Insoportable. Levedad. Ser.

¿Hasta cuándo se puede estirar algo? ¿Todo tiene un límite? No me refiero a algo físico, medible, cuantificable. Más bien, hablo de situaciones. En este caso, de la incomodidad de estar en un espacio, rodeado por personas, a punto de querer largarlo todo. Y hablo de un lugar que me es conocido, de gente que me resulta familiar; que forma parte de mi cotidianidad. Pero que por razones que no vienen al caso ya me pesan como piedras en una bolsa. Todos los días lo mismo. Horas que transcurren y uno, inmóvil, atraviesa los momentos, por inercia, agotado. Agotado de tanta inmovilidad. Agotado de tanto de todo eso que es lo mismo. Día a día. Voces a mi lado. Voces que se acoplan a este vagón que ha quedado momificado en el tiempo. Y yo queriendo desaparecer de este sitio que me resulta familiar y que me asfixia como si se tratara de una fiesta de fantasmas haciendo ronda a mi alrededor, apuntando sus lenguas y sus risas maquiavélicas hacia mi rostro cansado. 

¿Hasta cuándo estirar todo esto?

Me veo obligado porque sí. Porque de mi estancia en este lugar depende mi sustento. Me veo obligado a enraizarme y mimetizarme con estas paredes, con estas máquinas, con lo absurdo y con lo intolerable porque así es. Porque caí de plano en este lugar, hace mucho tiempo, cuando aún desconocía muchas cosas; cuando aún no entendía por qué todo me venía así de mal: la insoportable levedad del ser, dice Kundera. Insoportable. Levedad. Ser.

Pero va llegando el límite. Voy llegando yo al límite (si es que no he llegado ya y estoy que estiro más de la cuenta). Estirar, estirar, estirar... no se puede más, pienso. Siento. Un día de estos, algo va a volar por los aires. Algo saldrá mal. Algo saldrá de su lugar para desestabilizar la supuesta armonía de las cosas. Mientras, acá todo se mueve lentamente. O no se mueve. Yo no me muevo. Soy de piedra. Soy silencio. Pero estoy agotado. A punto de arrojar una lanza. Si todo sigue como hasta ahora, algo brutal ha de pasar, porque ya no se pueden estirar las cosas más allá de lo permitido. 

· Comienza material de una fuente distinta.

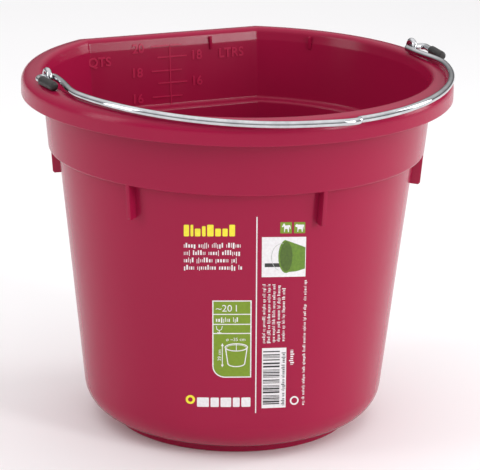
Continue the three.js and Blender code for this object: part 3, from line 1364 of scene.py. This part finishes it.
# a round bar along points, with slightly rounded ends; the section is carried along without twist
def sweptWire(points, radius, sides):
    s = wireEnds
    spots = [points[0]]
    for point in points[1:]:
        if (point - spots[-1]).length > s["closest"]:
            spots.append(point)
    last = len(spots) - 1
    ways = []
    for i in range(len(spots)):
        ways.append((spots[min(i + 1, last)] - spots[max(i - 1, 0)]).normalized())
    inset = s["rounding"] * s["share"]
    # (spot, step along the wire, radius)
    stations = [(0, 0, radius - s["rounding"]), (0, inset, radius - inset)]
    stations += [(i, 0, radius) for i in range(1, last)]
    stations += [(last, -inset, radius - inset), (last, 0, radius - s["rounding"])]
    side = ways[0].orthogonal().normalized()
    shape = bmesh.new()
    rings = []
    for i, step, reach in stations:
        way = ways[i]
        side = (side - way * side.dot(way)).normalized()
        other = way.cross(side)
        centre = spots[i] + way * step
        ring = []
        for k in range(sides):
            turn = 2 * math.pi * k / sides
            spot = centre + (side * math.cos(turn) + other * math.sin(turn)) * reach
            ring.append(shape.verts.new(spot * mm))
        rings.append(ring)
    for lower, upper in zip(rings, rings[1:]):
        for k in range(sides):
            j = (k + 1) % sides
            shape.faces.new((lower[k], lower[j], upper[j], upper[k]))
    shape.faces.new(list(reversed(rings[0])))
    shape.faces.new(rings[-1])
    return shape


def bailWire():
    shape = sweptWire(bailCurve(), bailSet["wire"] / 2, bailSet["sides"])
    piece = finishPiece(meshFrom(shape, "bailWire"), "steel_bail", steelFinish)
    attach(piece, "bail")
    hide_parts("bail_wire")


# an upside-down U of wire across the bail's axis, its ends turned out under the rim
def eyeCurve(side):
    s = eyeSet
    leg = s["span"] / 2
    top = s["crown"] - leg
    low = s["clinchHeight"] + s["clinchBend"]
    turnOut = leg + s["clinchBend"]
    tip = Vector((turnOut + s["clinchLength"], s["clinchHeight"]))
    half = linePoints(tip, Vector((turnOut, s["clinchHeight"])), 4)
    half += arcPoints(turnOut, low, s["clinchBend"], 270, 180, 10)[1:]
    half += linePoints(Vector((leg, low)), Vector((leg, top)), 6)[1:]
    half += arcPoints(0, top, leg, 0, 90, 14)[1:]
    flat = half + mirrored(half[:-1])[::-1]
    x = side * metalSet["eyeX"] + metalSet["shift"]
    return [Vector((x, metalSet["pivotY"] + axisY + point.x, point.y)) for point in flat]


def wireEyes():
    for side, word in ((-1, "left"), (1, "right")):
        shape = sweptWire(eyeCurve(side), eyeSet["wire"] / 2, eyeSet["sides"])
        piece = finishPiece(meshFrom(shape, "eye"), f"wire_eye_{word}", steelFinish)
        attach(piece, "bucket")
        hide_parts(f"bail_eye_{word}")


# a turned shape from a closed (radius, length) section, along a direction
def turnedShape(section, base, forward, columns=32):
    across = forward.orthogonal().normalized()
    other = forward.cross(across)
    shape = bmesh.new()
    grid = []
    for point in section:
        centre = base + forward * point.y
        if point.x < 1e-6:
            grid.append([shape.verts.new(centre * mm)] * columns)
            continue
        ring = []
        for k in range(columns):
            turn = 2 * math.pi * k / columns
            spot = centre + (across * math.cos(turn) + other * math.sin(turn)) * point.x
            ring.append(shape.verts.new(spot * mm))
        grid.append(ring)
    for i in range(len(grid)):
        lower, upper = grid[i], grid[(i + 1) % len(grid)]
        for k in range(columns):
            j = (k + 1) % columns
            corners = []
            for vert in (lower[k], lower[j], upper[j], upper[k]):
                if vert not in corners:
                    corners.append(vert)
            if len(corners) > 2:
                shape.faces.new(corners)
    return shape


def endCaps():
    s = capSet
    bore = bailSet["wire"] / 2 + s["clearance"]
    section = roundedOutline([
        (bore, 0, s["mouthRounding"]),
        (s["radius"], 0, s["edgeRounding"]),
        (s["radius"], s["length"], s["noseRounding"]),
        (0, s["length"]),
        (0, s["length"] - s["floor"]),
        (bore, s["length"] - s["floor"]),
    ], closed=True, margin=0.8)
    for side, word in ((-1, "left"), (1, "right")):
        strand = strandPoints(side)
        tip, heel = strand[0], strand[bailSet["strandSteps"]]
        end = onBail(Vector((side * tip.x, tip.y)))
        forward = (end - onBail(Vector((side * heel.x, heel.y)))).normalized()
        base = end + forward * (s["clearance"] + s["floor"] - s["length"])
        shape = turnedShape(section, base, forward)
        piece = finishPiece(meshFrom(shape, "cap"), f"end_cap_{word}", capFinish)
        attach(piece, "bail")
        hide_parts(f"bail_cap_{word}")


bailWire()
wireEyes()
endCaps()
for word in ("left", "right"):
    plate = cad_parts[f"backing_plate_{word}"]
    for holder in plate.material_slots:
        holder.material = plateFinish
print("bail, eyes and caps in place")

# the floor, in metres
floorSet = {
    "half": 9,
    "grey": (0.94, 0.935, 0.94),
    "white": (0.955, 0.95, 0.955),
    "mottleScale": 3,
    "rough": 0.8,
    "specular": 0.1,
}


def floorMaterial():
    s = floorSet
    material, nodes, links, shader = newMaterial("paleFloor")
    place = stretchedPlace(nodes, links, (1, 1, 1))
    mottle = makeNoise(nodes, links, place, s["mottleScale"], 2)
    links.new(makeMix(nodes, links, mottle, s["grey"], s["white"]), shader.inputs["Base Color"])
    shader.inputs["Roughness"].default_value = s["rough"]
    shader.inputs["Specular IOR Level"].default_value = s["specular"]
    return material


def makeFloor():
    half = floorSet["half"]
    corners = ((-half, -half, 0), (half, -half, 0), (half, half, 0), (-half, half, 0))
    shape = bmesh.new()
    shape.faces.new([shape.verts.new(corner) for corner in corners])
    mesh = meshFrom(shape, "floor")
    mesh.materials.append(floorMaterial())
    floor = bpy.data.objects.new("studio_floor", mesh)
    bpy.context.scene.collection.objects.link(floor)


# the sky is dark at floor level and bright from a good way up; places and sizes are in metres
lightSet = {
    "horizon": (0.05, 0.05, 0.052),
    "zenith": (1.07, 1.065, 1.07),
    "climbStart": 0.02,
    "climbEnd": 0.75,
    # name: (place, aim, width, height, power, spread in degrees)
    "lamps": {
        "overhead": ((0.0, 0.6, 2.6), (0, 0, 0), 4.5, 4.5, 8, 180),
        "leftBox": ((-2.0, 0.2, 0.85), (0, 0, 0.2), 0.7, 1.4, 4.2, 110),
        "rightBox": ((2.1, -0.3, 0.95), (0, 0, 0.2), 0.7, 1.4, 5.2, 100),
        "frontBox": ((0.96, -1.82, 0.85), (0, 0.15, 0.28), 0.42, 1.05, 4.5, 90),
    },
}


def makeLights():
    s = lightSet
    world = bpy.data.worlds.new("studio")
    world.use_nodes = True
    nodes, links = world.node_tree.nodes, world.node_tree.links
    way = nodes.new("ShaderNodeTexCoord")
    parts = nodes.new("ShaderNodeSeparateXYZ")
    links.new(way.outputs["Generated"], parts.inputs["Vector"])
    climb = makeRange(nodes, links, parts.outputs["Z"], 0, 1, s["climbStart"], s["climbEnd"])
    sky = makeMix(nodes, links, climb, s["horizon"], s["zenith"])
    links.new(sky, nodes["Background"].inputs["Color"])
    bpy.context.scene.world = world
    for name, (place, aim, width, height, power, spread) in s["lamps"].items():
        data = bpy.data.lights.new(name, "AREA")
        data.shape = "RECTANGLE"
        data.size = width
        data.size_y = height
        data.energy = power
        data.spread = math.radians(spread)
        lamp = bpy.data.objects.new(name, data)
        lamp.location = place
        lamp.rotation_euler = (Vector(aim) - Vector(place)).to_track_quat("-Z", "Y").to_euler()
        bpy.context.scene.collection.objects.link(lamp)


makeFloor()
makeLights()
bpy.context.scene.view_settings.view_transform = "Standard"
print("studio ready")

Sigo acá, mientras escribo. Densidad. Agobio. No pienso hablar con las paredes. Es todo cuanto hay. No hay ni existe más. No hay pasadizos secretos, ni atajos. Llego como todos los días, vulnerable al oprobio, para sentarme a hacer lo que hay que hacer. Y todo es ensordecedor. Menos la música, que suena para hacer las cosas menos dolorosas. Pero que, dadas las circunstancias, también está impedida de salvarme por completo. Así que declaro todo en quiebra. 

Al menos hoy. Al menos, mientras se multipliquen los fantasmas que rondan a mi alrededor.